Silicate liquid immiscibility and the formation of Fe (±Ti ±P ±F ±REE) ore deposits

Silicate liquid immiscibility and the formation of Fe (±Ti ±P ±F ±REE) ore deposits

Leitung:  Prof. Dr. Jürgen Koepke
Jahr:  2015
Förderung:  DFG
Laufzeit:  2015-2018
Ist abgeschlossen:  ja

The role of immiscibility between two silicate melts (ferrobasalt-rhyolite) on differentiation and ore-forming processes is under debate since decades. Clear evidence for the separation of two silicate melts in natural systems is rarely recorded in rocks because of the transient nature of immiscibility during cooling and solidification. Thus, experimental approaches are crucial to test the importance of melt immiscibility in magmatic and associated ore-forming processes.
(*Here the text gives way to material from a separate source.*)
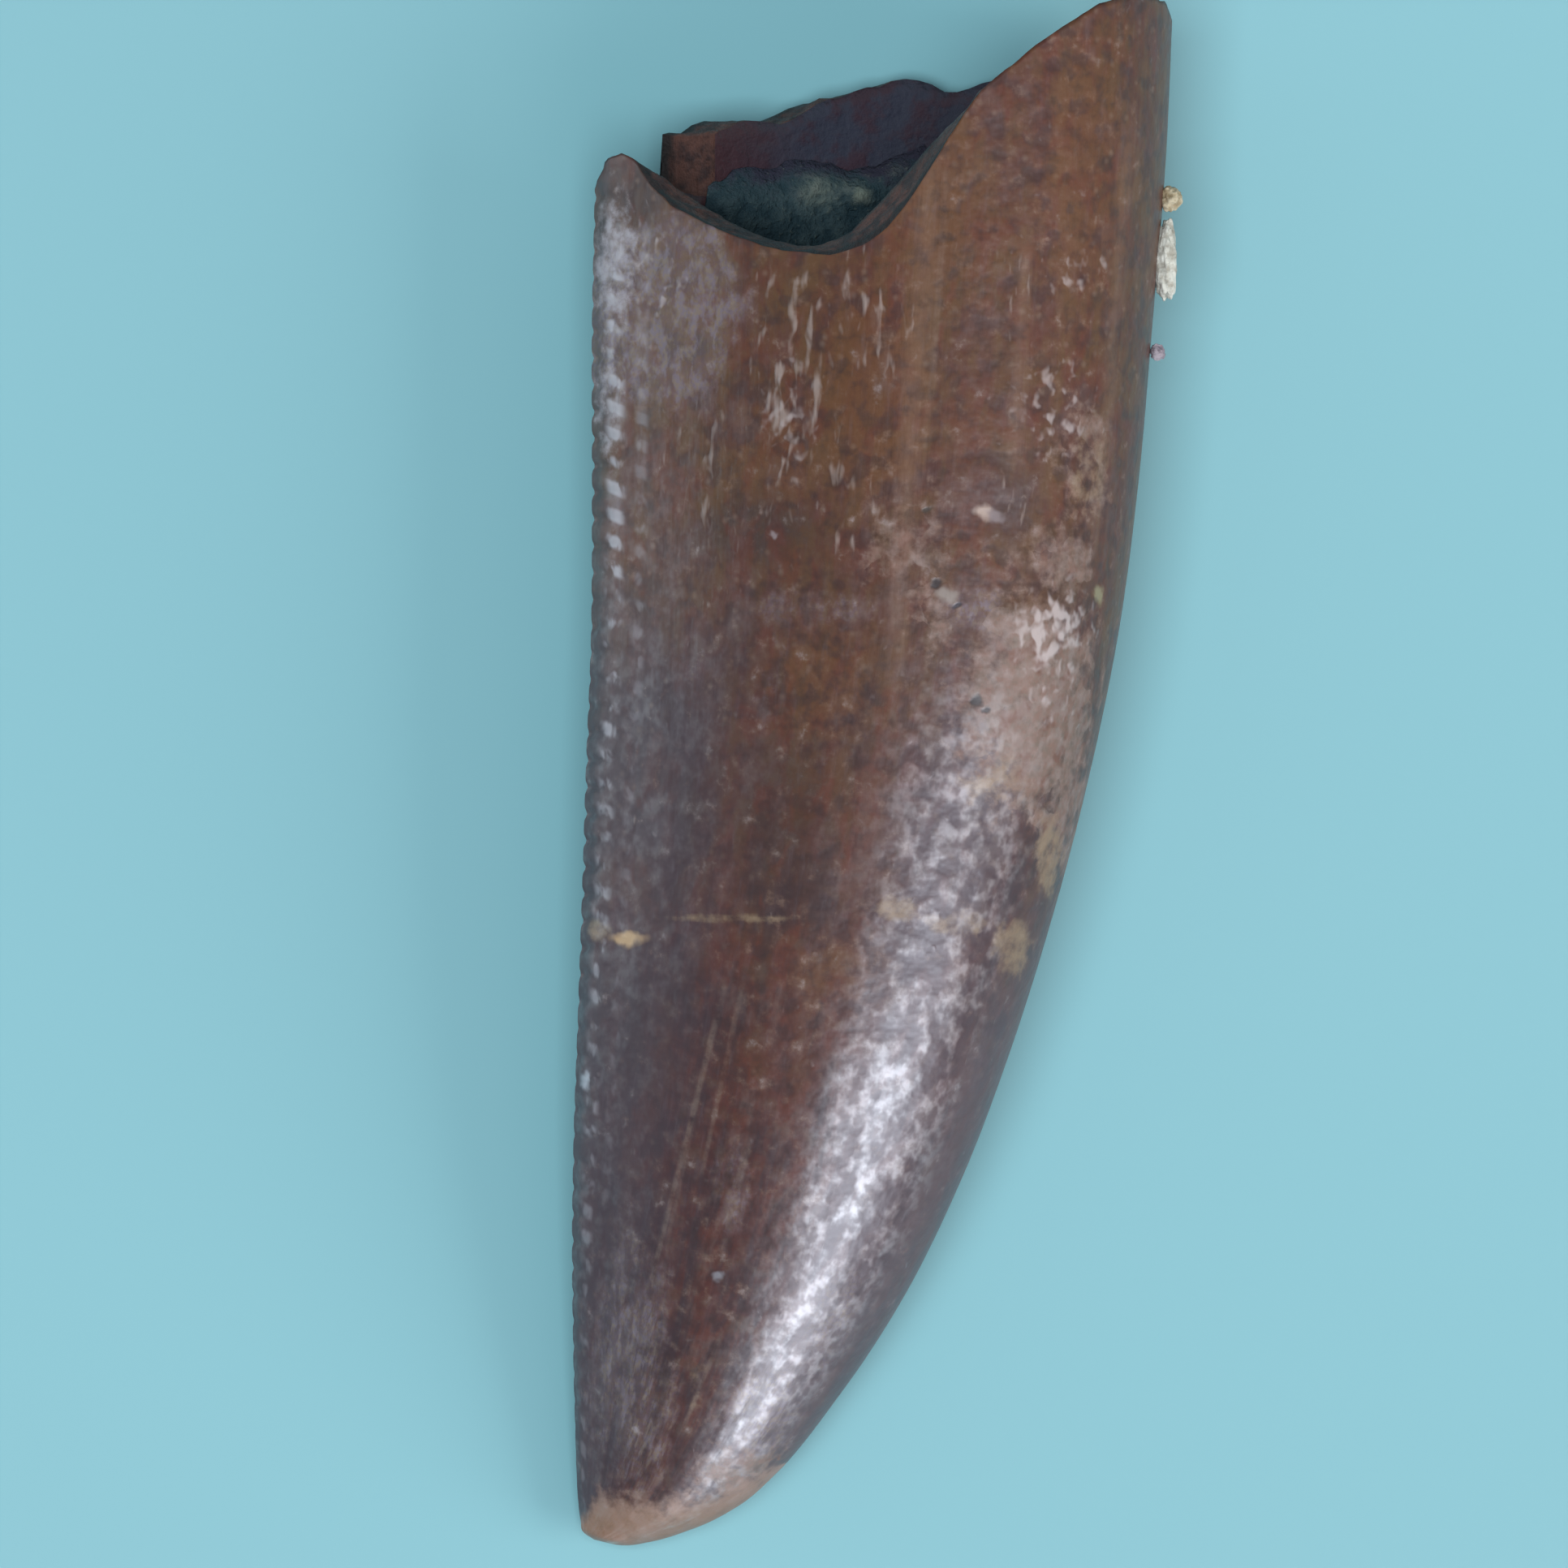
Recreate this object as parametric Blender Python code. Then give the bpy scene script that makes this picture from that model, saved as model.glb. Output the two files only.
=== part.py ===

In this study, we propose to use a twofold approach to understand the role of silicate liquid immiscibility in the formation of Fe (±Ti ±P ±F ±REE) ore deposits: (1) we will study melt inclusions trapped in apatite of some major iron deposits which will give us direct constraints on the equilibrium liquid compositions and (2) we will perform a detailed experimental approach to understand the conditions for the onset of immiscibility (magma compositions, temperature, pressure, oxygen fugacity and fluid content), and the partitioning of major elements between paired melts. The role of melt immiscibility will be tested for three well known natural examples, all containing Fe- and P-rich associations and covering a broad compositional range: tholeiitic basaltic system (Bushveld complex), ferropicritic/high-Ti basaltic system (Emeishan large igneous province), and Kiruna-type systems (Vergenoeg deposit). In selected experiments, we will also study the effect of immiscibility on trace elements fractionation between Fe-rich and Fe-poor silicate melts. The results will provide crucial data allowing us to discuss quantitatively the role of melt immiscibility on differentiation processes in basaltic systems, on the formation of some economically important Fe ore deposits and on enrichment mechanisms of trace elements (especially REE).